The poignant feeling of hopeless aridity and helpless dependence on Grace brings one's ego very low.

When, with the arrogance beaten out of him by events which are stronger than himself, a man turns in humility to the higher power, he obeys a natural instinct.

When he sees how feeble are his resources and how formidable are his problems, he may see also the need of receiving help from outside or beyond himself.

To call himself a philosopher might be presumptuous when he is really a would-be philosopher, a student of the theory and the practice, a candidate trying for the philosophic goal.

To the wandering Indian sadhu or the cloistered Christian recluse of medieval times, Machiavelli's scorn for the person who has no social position in life is meaningless. For the holy man help must come from the higher power, not from other men.
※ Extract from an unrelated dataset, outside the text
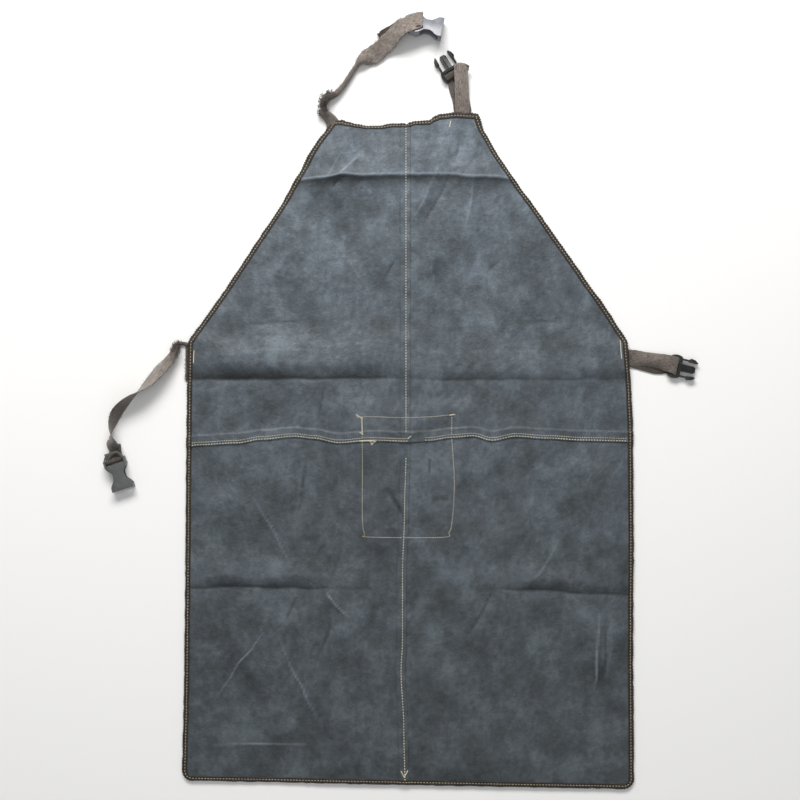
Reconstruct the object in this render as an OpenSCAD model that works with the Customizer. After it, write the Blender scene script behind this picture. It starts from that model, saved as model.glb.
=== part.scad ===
/* [Apron body] */
// Width across the hem
hem_w = 651; // [540:1:790]
// Width across the shoulders, where the bib's slopes end
shoulder_w = 632; // [520:1:770]
// Width of the top edge
top_w = 208; // [170:1:255]
// Distance of the top edge's middle from the centre line, negative to the left
top_shift = -4; // [-10:1:10]
// Height of the bib above the waist seam, at its left corner
bib_h = 460; // [380:1:560]
// How much higher the right corner of the top edge stands
top_rise = 10; // [0:1:16]
// Height of the shoulders above the waist seam
shoulder_h = 142; // [118:1:175]
// Height of the skirt below the waist seam, at its middle
skirt_h = 497; // [410:1:600]
// How much lower the right end of the hem hangs than the left end
hem_drop = 12; // [0:1:16]
// Radius of the two hem corners
corner_r = 14; // [10:1:30]
// Thickness of the leather
leather_t = 1.4; // [1.1:0.05:2]

/* [Seams] */
// Overlap of the left panels on the right panels
centre_lap = 13; // [10:1:20]
// Overlap of the bib panels on the skirt panels
waist_lap = 14; // [10:1:20]
// Distance of the stitching from a lap's edge
stitch_in = 4; // [2:0.5:6]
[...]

Too often man has to have his ego crushed, has to be pushed into sorrow and even despair, before he is willing to turn his head upward or to bend his knees in prayer to the unseen power.

The more he is humbled by his failures, the more is he likely to find a way out of them.

A sharply critical, dryly intellectual aspirant who has had many troubles in his worldly life and physical health has had the opportunity of working out a lot of hard destiny. But it will not be without compensation if out of his suffering he develops a more religious attitude towards life, a fuller acceptance of the insufficiency of earthly things and human intellect, a greater throwing of himself into self-humbling prayer and upon the Grace. He is the type and temperament which must emphasize the religious, devotional approach to Truth and confess his helplessness. In this way he will begin to rely less on his own ego, which is his real enemy and hindrance to his true welfare.

When life seems to lose its meaning, when action seems in vain and ambition futile, when depression besets one like a dark cloud, the ego begins to feel its helplessness, its dependence on forces outside itself.